Word for word, restate the lines from the start of the data below through the line containing "Principled material and".

***** PROVIDED DATA

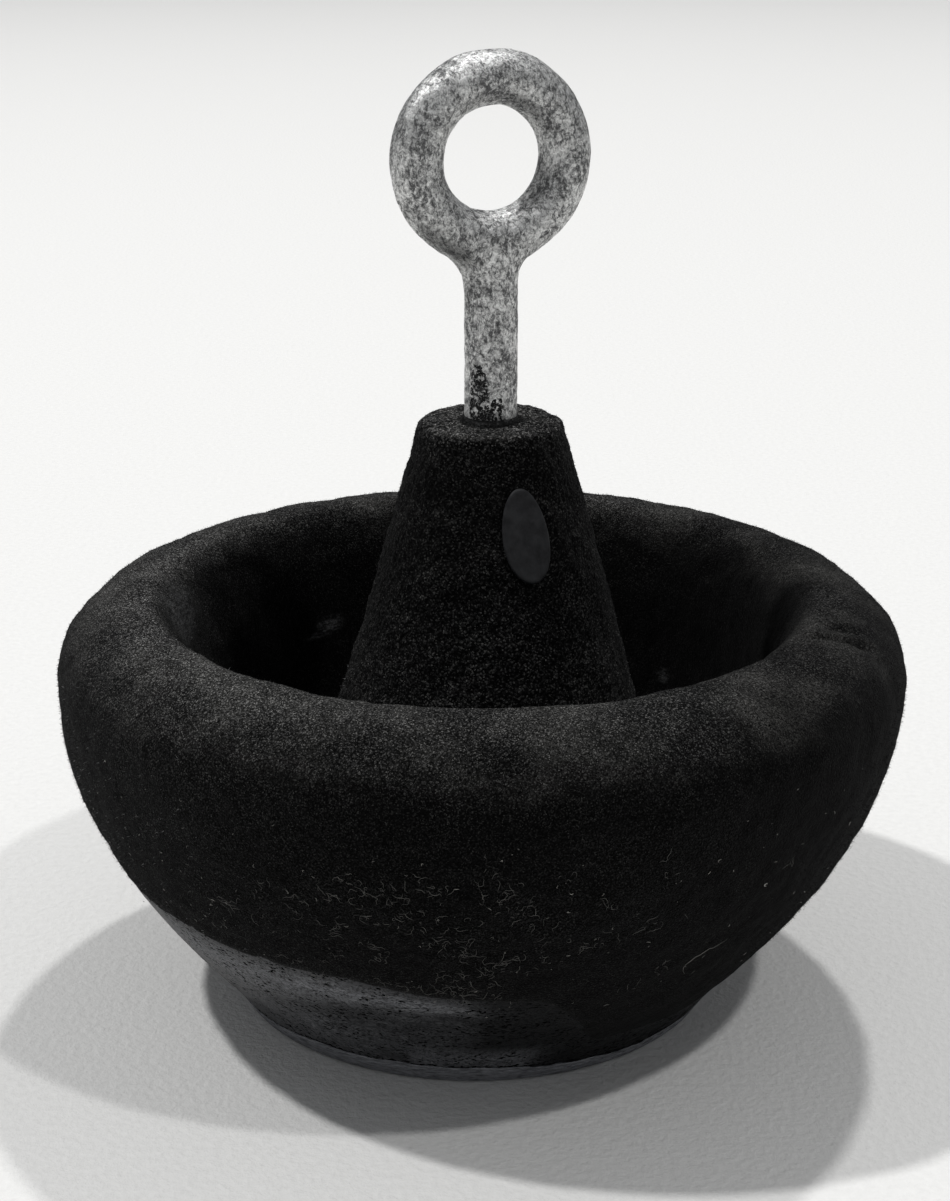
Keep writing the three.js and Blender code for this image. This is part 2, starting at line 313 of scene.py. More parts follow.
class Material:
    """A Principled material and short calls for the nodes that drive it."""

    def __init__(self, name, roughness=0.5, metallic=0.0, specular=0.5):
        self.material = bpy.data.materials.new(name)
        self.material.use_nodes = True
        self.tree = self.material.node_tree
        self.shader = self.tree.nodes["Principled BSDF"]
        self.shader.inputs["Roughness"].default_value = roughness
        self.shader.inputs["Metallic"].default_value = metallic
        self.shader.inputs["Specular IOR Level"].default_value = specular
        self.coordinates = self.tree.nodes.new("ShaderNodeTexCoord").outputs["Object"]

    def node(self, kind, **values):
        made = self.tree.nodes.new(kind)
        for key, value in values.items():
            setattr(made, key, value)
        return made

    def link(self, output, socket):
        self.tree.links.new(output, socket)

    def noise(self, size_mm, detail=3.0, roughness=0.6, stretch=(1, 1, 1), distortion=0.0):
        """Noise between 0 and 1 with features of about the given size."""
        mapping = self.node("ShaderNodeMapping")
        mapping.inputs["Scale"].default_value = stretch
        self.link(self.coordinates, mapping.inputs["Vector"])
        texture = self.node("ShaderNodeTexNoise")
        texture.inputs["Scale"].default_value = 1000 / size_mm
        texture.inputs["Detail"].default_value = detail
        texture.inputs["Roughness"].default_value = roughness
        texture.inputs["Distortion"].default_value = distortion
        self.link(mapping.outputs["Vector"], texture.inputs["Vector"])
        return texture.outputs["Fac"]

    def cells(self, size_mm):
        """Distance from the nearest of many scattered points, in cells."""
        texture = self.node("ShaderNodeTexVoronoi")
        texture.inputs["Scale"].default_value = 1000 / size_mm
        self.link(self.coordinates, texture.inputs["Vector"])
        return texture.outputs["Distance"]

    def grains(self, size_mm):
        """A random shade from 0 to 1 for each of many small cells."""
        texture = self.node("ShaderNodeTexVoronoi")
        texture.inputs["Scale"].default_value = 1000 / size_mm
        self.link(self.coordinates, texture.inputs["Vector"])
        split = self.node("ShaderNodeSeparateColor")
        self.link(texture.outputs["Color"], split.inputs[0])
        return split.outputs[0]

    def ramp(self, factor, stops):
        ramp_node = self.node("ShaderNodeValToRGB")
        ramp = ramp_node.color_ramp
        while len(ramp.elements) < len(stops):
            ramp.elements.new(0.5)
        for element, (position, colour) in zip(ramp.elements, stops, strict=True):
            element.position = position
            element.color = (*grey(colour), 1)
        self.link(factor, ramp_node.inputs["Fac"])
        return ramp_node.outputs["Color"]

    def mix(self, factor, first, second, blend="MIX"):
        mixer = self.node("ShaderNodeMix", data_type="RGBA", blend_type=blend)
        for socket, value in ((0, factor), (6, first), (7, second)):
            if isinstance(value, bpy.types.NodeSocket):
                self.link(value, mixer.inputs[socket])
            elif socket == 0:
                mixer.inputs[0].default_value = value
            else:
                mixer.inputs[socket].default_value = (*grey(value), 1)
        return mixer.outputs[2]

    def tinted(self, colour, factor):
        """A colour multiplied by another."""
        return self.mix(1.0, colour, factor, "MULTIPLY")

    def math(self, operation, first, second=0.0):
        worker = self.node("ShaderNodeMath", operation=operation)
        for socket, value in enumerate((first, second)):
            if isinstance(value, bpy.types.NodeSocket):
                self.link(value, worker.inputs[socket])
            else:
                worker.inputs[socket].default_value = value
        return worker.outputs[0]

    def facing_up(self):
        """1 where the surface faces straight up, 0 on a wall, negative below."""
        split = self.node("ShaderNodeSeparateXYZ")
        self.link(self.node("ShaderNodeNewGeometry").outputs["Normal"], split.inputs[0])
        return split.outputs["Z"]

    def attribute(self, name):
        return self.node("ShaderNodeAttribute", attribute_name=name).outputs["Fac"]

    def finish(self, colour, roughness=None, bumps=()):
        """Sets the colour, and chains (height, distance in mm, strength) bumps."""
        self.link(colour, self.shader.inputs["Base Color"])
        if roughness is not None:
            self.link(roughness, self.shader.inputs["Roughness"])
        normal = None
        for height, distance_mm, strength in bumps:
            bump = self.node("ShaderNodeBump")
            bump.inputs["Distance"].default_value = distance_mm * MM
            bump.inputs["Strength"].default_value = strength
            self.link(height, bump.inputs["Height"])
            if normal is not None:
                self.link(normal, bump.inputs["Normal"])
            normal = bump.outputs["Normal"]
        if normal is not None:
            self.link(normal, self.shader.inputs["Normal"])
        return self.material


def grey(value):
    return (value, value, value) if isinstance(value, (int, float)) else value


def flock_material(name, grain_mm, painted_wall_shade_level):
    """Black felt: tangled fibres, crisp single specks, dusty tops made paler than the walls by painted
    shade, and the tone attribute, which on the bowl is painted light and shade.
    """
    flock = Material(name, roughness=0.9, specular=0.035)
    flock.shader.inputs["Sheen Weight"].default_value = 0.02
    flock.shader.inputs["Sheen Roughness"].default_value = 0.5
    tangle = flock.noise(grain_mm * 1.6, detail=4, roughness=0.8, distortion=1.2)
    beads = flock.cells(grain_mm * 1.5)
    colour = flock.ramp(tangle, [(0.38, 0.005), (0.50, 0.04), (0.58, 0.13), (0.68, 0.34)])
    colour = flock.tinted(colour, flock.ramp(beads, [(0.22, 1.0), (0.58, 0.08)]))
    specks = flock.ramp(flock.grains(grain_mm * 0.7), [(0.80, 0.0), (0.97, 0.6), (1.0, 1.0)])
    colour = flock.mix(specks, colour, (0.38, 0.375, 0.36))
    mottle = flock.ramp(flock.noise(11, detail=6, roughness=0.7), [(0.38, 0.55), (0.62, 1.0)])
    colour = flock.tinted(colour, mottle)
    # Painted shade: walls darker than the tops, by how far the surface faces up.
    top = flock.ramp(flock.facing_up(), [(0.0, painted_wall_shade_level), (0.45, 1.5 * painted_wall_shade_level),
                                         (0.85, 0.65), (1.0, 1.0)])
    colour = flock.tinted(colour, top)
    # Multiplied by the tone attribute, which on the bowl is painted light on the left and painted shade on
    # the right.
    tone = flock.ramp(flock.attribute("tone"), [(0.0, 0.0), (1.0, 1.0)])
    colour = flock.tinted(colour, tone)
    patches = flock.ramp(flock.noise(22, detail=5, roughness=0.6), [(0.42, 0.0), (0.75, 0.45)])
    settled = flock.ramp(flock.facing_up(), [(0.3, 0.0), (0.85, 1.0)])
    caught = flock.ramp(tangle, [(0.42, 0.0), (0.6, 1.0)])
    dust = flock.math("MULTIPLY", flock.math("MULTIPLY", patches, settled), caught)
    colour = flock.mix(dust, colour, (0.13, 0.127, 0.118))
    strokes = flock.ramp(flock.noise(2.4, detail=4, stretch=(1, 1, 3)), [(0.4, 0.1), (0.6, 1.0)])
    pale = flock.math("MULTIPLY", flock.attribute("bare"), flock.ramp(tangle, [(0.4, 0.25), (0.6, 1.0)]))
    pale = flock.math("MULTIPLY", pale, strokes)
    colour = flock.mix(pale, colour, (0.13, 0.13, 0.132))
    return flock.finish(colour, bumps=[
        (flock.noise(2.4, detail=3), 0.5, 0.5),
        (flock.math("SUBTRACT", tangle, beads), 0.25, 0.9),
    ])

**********

_SOLUTION TO THIS PROBLEM_.
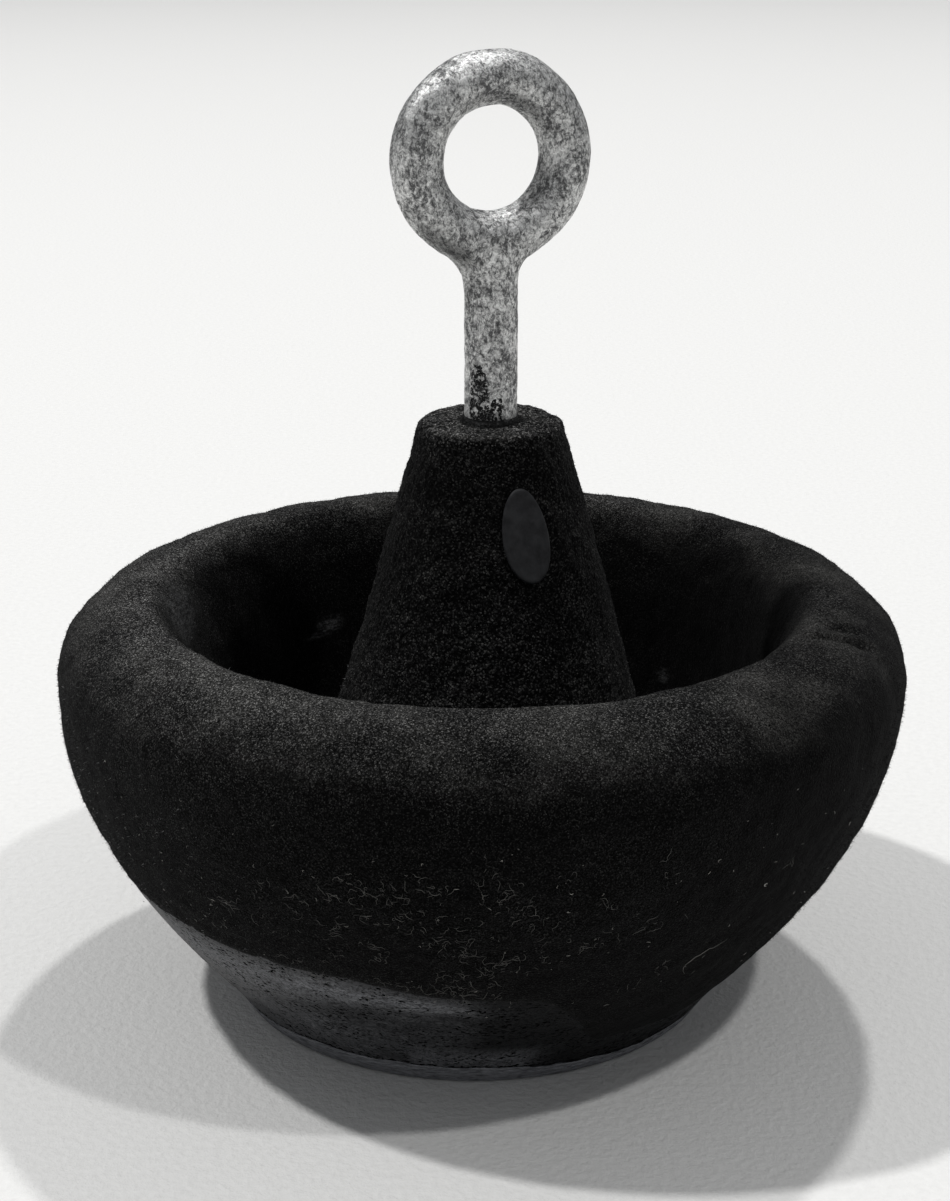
Keep writing the three.js and Blender code for this image. This is part 2, starting at line 313 of scene.py. More parts follow.
class Material:
    """A Principled material and short calls for the nodes that drive it."""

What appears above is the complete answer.